Findings indicate that the features and parts of the numbers, which are mentioned at the end of the preface of the text, are not always included in general calculation books in Ottomans or need to be adequately detailed. When it comes to Dervish bin Lutfi’s second article, which evidently distinguishes with his own contributions, and the way he covers the subject of fractions is entirely distinctive, it differs from the original of the text with the operations with “akche,” “cantar,” “zira,” “mud,” “mitgal” and their decimal fractions. In this second article, most problems are solved by the proportion method. Some notable ones are trading, inverse and compound proportion, inverse operation, and transforming a cubeshaped object into a sphere by eliminating its corners, work, pool, and “cumel calculation” (hesab-ı cumel) problems. The epilogue of the text is allocated to the subject of “mesaha”. It is understood that the author made a great effort to handle this subject. Here, it is possible to find traces of the definition of the mesaha and the historical background of the value of the number pi.

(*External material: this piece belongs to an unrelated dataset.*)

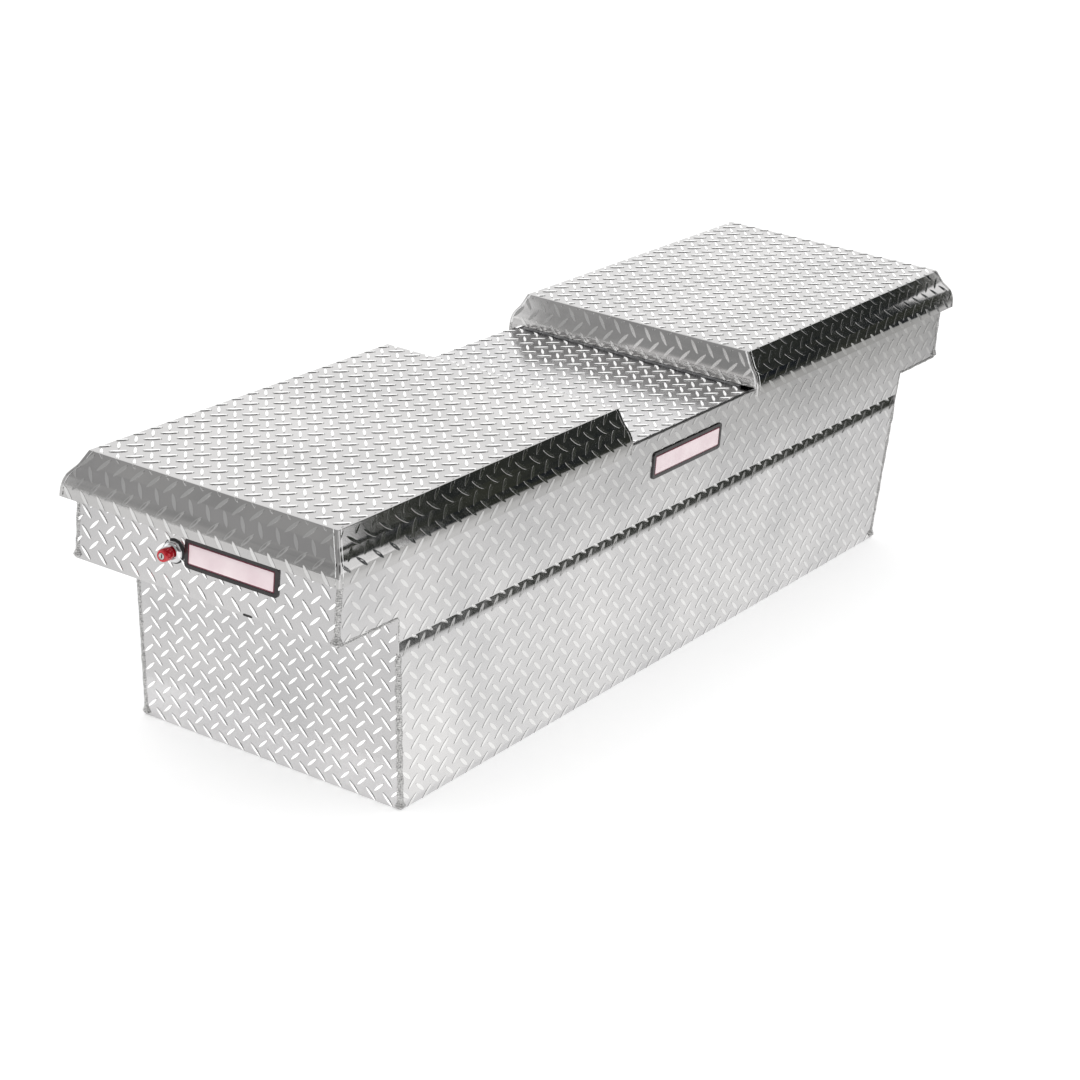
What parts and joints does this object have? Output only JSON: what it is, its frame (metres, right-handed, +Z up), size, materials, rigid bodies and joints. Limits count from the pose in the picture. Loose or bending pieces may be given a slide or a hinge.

To sum up, the field of “calculation”, which was progressed by being integrated with algebra and geometry, had been used in practice for all operations related to the state and the community. Many books were compiled in the Ottoman classical period to teach the mathematical skills required to meet the needs of the state and community. These books contain knowledge from all Mashrik, Maghreb, and Egyptian mathematical traditions. In this regard, Dervish bin Lutfi’s work goes far beyond the original text of Garseddin ibn Nakib in terms of its scope. This is because both the article about fractional numbers and the chapter on “mesaha,” where many contributions can be observed, make the text useful in many professions and arts, such as law, bureaucracy, or architecture. It is essential to point out that although algebra is not treated in the work, on rare occasions, algebraic procedures are used to solve problems. This shows the advanced level of mathematics in the text and how competent and skillful the author and other Ottoman scholars were in this field. Thus, it is clear that the text examined here, which is a translation with commentary, holds a prominent place among general calculation books in the Ottoman period.